“AK Parti 18 yıldır iktidardaydı, Ayasofya’yı neden şimdi açtı” diye sorup, bundan da “siyasi yatırım” algısı üretenler, ya Türkiye’nin geçtiği süreçleri görmüyor, ya da Ayasofya’yı açmanın ne demek olduğunu bilmiyor.
İlk işi ezan yasağını kaldırmak olan Menderes’in, Ayasofya’nın mahzunluğuna da son vermek istemediğini mi sanıyorsunuz?
Veya sonra gelenlerin bu onuru yaşamayı istemediğini nasıl düşünebilirsiniz?

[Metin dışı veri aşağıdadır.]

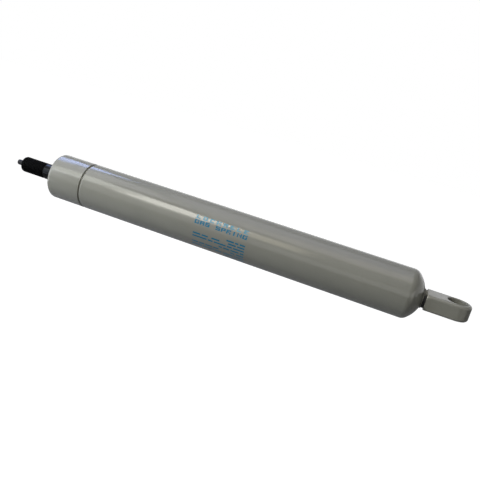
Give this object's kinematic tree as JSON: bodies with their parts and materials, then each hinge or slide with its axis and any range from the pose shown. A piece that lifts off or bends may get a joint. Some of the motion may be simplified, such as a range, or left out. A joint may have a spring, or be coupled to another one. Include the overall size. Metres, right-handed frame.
{
  "type": "locking gas strut",
  "caption": "Closed locking gas strut: grey pressure tube with a flat eye at its domed foot, and a hollow black rod whose central pin opens the piston valve.",
  "frame": {"origin": "centre of the eye's bore", "axes": "+X along the strut from the eye to the release pin, +Z along the axis of the eye's bore"},
  "size_m": [0.29, 0.028, 0.028],
  "materials": {
    "grey_paint": "semi-gloss grey paint with a faint orange peel",
    "eye_paint": "semi-gloss grey paint, a little darker",
    "black_rod": "black nitrided and polished steel",
    "dark_pin": "dark hardened steel",
    "bright_steel": "turned steel",
    "aluminium": "turned aluminium",
    "brass": "turned brass",
    "seal_rubber": "matte black nitrile rubber",
    "bearing_plastic": "bronze-filled PTFE"
  },
  "bodies": {
    "barrel": {"pressure_tube": "grey_paint", "foot_plug": "bright_steel", "foot_plug_o_ring": "seal_rubber", "eye": "eye_paint", "seal_backup_washer": "bright_steel", "rod_lip_seal": "seal_rubber", "seal_support_ring": "bright_steel", "rod_guide": "aluminium", "guide_liner": "bearing_plastic", "guide_o_ring": "seal_rubber", "wiper_ring": "seal_rubber"},
    "piston_ring_set": {"piston_ring": "bearing_plastic", "piston_ring_energiser": "seal_rubber"},
    "rod": {"piston_rod": "black_rod", "stop_washer": "bright_steel", "piston_body": "aluminium", "valve_spacer": "brass", "valve_seat_insert": "brass", "valve_seals": "seal_rubber", "piston_nut": "bright_steel"},
    "release_train": {"release_pin": "dark_pin", "valve_tappet": "bright_steel"},
    "separator": {"separator_piston": "aluminium", "separator_o_ring": "seal_rubber", "separator_guide_rings": "bearing_plastic"}
  },
  "joints": [
    {"name": "rod_slide", "type": "slide", "parent": "barrel", "child": "piston_ring_set", "axis": [1, 0, 0], "range_m": [0, 0.1]},
    {"name": "rod_swivel", "type": "hinge", "parent": "piston_ring_set", "child": "rod", "pos_m": [0.2, 0, 0], "axis": [1, 0, 0], "continuous": true},
    {"name": "release_press", "type": "slide", "parent": "rod", "child": "release_train", "axis": [-1, 0, 0], "range_m": [0, 0.0025], "stiffness_N_per_m": 1000, "springref_m": -0.01},
    {"name": "separator_slide", "type": "slide", "parent": "barrel", "child": "separator", "axis": [1, 0, 0], "range_m": [0, 0.016]}
  ],
  "couplings": [
    {"joint": "separator_slide", "follows": "rod_slide", "ratio": 0.16}
  ]
}
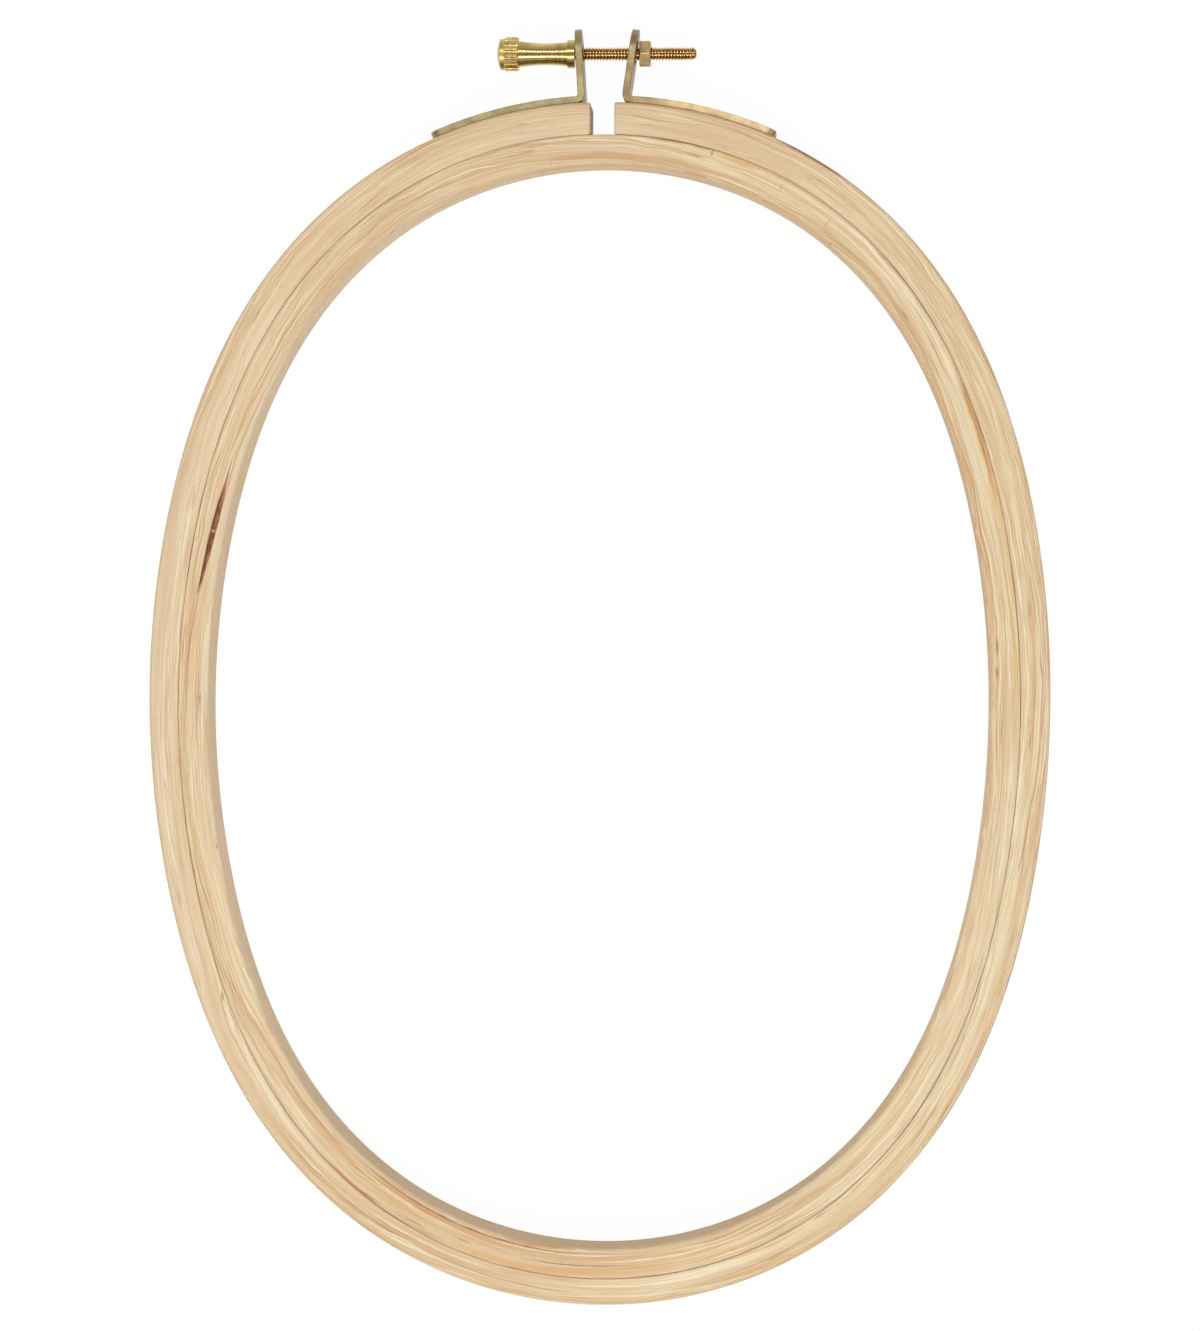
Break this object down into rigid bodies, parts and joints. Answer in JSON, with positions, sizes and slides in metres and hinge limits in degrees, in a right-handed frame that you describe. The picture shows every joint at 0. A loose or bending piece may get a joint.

Hatta Özal, “Nasıl açabiliriz” diye araştırma yaptırmış ve kapatıldığı gibi; Bakanlar Kurulu kararı ile açılması kararlaştırılmıştı. Ama olmadı.
Erdoğan ise 1994 yılında İBB koltuğuna oturduğu günlerde verdiği, “İstanbul’da neler yapılmalı” konulu mülakatta, “Müslümanlar tekrar Ayasofya Camii ile buluşmalı” demiş bu hedefinden de hiç vazgeçmemişti. Ama başbakanlık günlerinde gelen taleplere “Zamanı var” diye cevap vermişti.

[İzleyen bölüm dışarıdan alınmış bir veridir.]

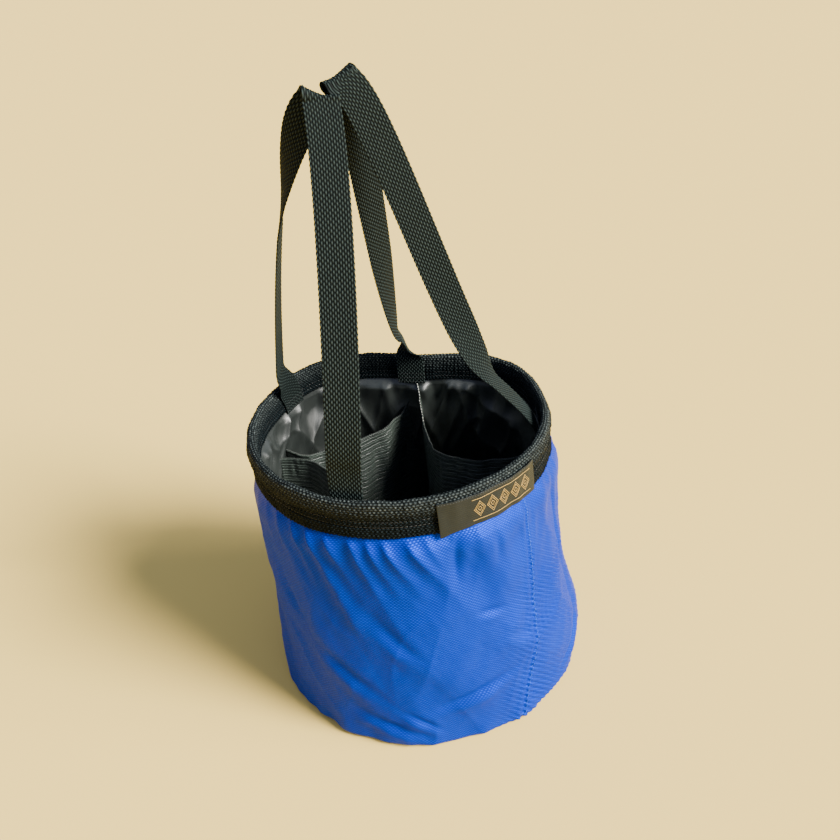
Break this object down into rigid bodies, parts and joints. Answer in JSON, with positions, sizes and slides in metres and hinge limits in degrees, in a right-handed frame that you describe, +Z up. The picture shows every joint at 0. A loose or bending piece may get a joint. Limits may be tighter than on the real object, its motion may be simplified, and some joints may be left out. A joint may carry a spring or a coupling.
{
  "type": "fabric bucket bag",
  "caption": "Round self-standing fabric bucket bag with a webbing-bound open top, two webbing handles sewn inside the rim, inside pockets and a flat base.",
  "frame": {"origin": "centre of the flat base, on the surface the bag stands on", "axes": "+Z up, -Y to the front, where the left handle's front end is, +X to the right handle"},
  "size_m": [0.2656, 0.2649, 0.5021],
  "materials": {
    "shell_nylon": "satin royal blue nylon weave",
    "lining_nylon": "shiny black nylon",
    "interlining": "soft felt",
    "board": "stiff sheet",
    "binding_webbing": "ribbed black webbing",
    "handle_webbing": "coarse black webbing",
    "pocket_cloth": "fine ribbed black cloth",
    "woven_label": "black satin with gold thread",
    "thread": "sewing thread",
    "black_thread": "sewing thread"
  },
  "bodies": {
    "root": {"base_panel": "shell_nylon", "base_board": "board", "floor_lining": "lining_nylon", "shell_wall": "shell_nylon", "wall_interlining": "interlining", "lining_wall": "lining_nylon", "rim_binding": "binding_webbing", "pocket_back_left": "pocket_cloth", "pocket_front_left": "pocket_cloth", "pocket_front": "pocket_cloth", "pocket_right": "pocket_cloth", "handle_left_root_front": "handle_webbing", "handle_left_root_back": "handle_webbing", "handle_right_root_front": "handle_webbing", "handle_right_root_back": "handle_webbing", "label": "woven_label"},
    "left_handle": {"handle_left_loop": "handle_webbing"},
    "right_handle": {"handle_right_loop": "handle_webbing"}
  },
  "joints": [
    {"name": "left_handle_swing", "type": "hinge", "parent": "root", "child": "left_handle", "pos_m": [-0.074, -0.0285, 0.255], "axis": [0.3505, -0.9366, 0], "range_deg": [0, 100], "deforming": ["handle_left_root_front", "handle_left_root_back"]},
    {"name": "right_handle_swing", "type": "hinge", "parent": "root", "child": "right_handle", "pos_m": [0.034, 0.0415, 0.255], "axis": [-0.604, 0.797, 0], "range_deg": [0, 98], "deforming": ["handle_right_root_front", "handle_right_root_back"]}
  ]
}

Çünkü “Haçlı-Siyonist İttifak” tarafından uzaktan kumanda ile yönetilen, “Millî diriliş”e kalkıştığı anda resetlenen bir Türkiye, aynı güçlerin Ayasofya’ya taktığı kilidi açamazdı; açamadı.
Ayasofya’daki kilidi açmak için “anahtar”ı ellerinden almak gerekiyordu.

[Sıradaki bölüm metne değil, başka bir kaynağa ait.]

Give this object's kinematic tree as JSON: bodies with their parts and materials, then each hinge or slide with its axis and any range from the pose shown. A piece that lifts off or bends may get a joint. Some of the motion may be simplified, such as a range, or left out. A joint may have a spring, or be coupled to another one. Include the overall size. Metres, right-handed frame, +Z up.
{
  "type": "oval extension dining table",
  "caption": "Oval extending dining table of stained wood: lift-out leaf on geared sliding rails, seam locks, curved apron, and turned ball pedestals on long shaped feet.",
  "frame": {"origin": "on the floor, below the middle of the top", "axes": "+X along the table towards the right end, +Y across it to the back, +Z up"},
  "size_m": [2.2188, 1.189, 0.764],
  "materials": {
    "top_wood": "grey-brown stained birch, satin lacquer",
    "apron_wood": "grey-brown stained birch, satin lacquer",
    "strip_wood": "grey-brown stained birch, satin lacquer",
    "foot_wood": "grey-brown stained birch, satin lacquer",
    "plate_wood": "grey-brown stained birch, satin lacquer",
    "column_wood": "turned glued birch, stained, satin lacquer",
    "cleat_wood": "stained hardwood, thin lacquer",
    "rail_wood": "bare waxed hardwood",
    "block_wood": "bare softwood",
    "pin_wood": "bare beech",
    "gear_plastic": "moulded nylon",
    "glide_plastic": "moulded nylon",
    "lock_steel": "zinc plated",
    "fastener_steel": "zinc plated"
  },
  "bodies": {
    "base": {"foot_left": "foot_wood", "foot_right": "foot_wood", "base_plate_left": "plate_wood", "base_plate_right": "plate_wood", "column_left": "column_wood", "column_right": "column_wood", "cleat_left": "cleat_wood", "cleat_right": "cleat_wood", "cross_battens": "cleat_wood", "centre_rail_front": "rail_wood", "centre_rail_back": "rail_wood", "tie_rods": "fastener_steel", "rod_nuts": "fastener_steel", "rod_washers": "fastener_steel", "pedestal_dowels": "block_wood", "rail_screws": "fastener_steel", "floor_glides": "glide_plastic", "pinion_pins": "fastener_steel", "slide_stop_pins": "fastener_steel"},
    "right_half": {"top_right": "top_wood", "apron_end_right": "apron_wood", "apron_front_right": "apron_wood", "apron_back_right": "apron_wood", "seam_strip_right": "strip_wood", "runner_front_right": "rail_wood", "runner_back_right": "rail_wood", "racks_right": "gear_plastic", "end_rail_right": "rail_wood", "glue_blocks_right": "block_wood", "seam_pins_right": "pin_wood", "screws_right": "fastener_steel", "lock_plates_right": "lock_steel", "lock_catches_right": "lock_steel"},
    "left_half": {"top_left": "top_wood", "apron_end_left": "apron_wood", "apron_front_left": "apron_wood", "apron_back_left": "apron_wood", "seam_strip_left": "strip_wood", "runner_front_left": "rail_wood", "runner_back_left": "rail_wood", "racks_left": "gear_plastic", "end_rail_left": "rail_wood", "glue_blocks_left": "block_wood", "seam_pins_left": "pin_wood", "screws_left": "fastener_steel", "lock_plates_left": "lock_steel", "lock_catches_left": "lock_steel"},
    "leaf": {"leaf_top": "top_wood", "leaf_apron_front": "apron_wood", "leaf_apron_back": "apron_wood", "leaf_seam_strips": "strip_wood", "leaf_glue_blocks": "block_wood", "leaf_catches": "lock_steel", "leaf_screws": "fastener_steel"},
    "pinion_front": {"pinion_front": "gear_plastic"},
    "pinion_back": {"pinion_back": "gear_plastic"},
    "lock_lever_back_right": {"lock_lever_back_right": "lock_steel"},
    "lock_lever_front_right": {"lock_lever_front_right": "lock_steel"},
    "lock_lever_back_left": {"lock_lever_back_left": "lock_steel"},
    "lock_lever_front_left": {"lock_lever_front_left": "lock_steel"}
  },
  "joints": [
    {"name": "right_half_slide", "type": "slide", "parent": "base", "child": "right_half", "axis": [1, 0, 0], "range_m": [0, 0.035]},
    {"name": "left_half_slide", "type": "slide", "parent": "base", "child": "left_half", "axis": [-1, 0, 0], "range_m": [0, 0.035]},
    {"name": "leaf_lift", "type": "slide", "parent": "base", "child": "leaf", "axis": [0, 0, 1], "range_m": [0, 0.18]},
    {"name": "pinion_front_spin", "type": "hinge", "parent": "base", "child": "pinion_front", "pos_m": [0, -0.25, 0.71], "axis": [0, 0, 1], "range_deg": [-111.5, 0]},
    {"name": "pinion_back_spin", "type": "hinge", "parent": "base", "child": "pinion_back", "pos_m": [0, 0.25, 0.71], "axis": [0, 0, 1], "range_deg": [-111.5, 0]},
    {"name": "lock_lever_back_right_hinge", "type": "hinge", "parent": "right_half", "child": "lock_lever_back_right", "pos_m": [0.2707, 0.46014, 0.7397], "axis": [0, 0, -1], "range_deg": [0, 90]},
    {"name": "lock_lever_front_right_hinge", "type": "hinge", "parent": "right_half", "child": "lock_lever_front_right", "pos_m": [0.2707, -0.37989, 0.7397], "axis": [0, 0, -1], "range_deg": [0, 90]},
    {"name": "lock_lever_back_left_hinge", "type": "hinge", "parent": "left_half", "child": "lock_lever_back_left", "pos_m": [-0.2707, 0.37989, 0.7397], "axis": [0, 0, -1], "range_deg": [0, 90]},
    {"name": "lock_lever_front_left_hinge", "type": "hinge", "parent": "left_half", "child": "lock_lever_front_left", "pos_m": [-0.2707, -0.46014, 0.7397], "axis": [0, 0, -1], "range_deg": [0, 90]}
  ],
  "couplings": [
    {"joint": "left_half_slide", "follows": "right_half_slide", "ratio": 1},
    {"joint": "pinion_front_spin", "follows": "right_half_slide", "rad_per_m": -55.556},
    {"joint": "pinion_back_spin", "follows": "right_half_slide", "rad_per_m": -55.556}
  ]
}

İşte Erdoğan, ilk günden itibaren bunun için uğraşıyordu. 14 Mayıs 2013’te İMF’ye son taksiti öderken, Ayasofya için dev bir adım attığının farkındaydı. TSK’dan emniyet ve yargıya kadar uzanan “vesayet” enfeksiyonunu bu yüzden ayıklıyordu. Savunma sanayiindeki yerli üretim oranını bunun için artırmaya çalışıyordu.
Zira içimizdeki Haçlı parmağı kesilmeden, Suriye’den Libya’ya kadar uzanan “Haçlı kuşatması” geçilmeden Ayasofya Camii’nin açılamayacağını çok iyi biliyordu.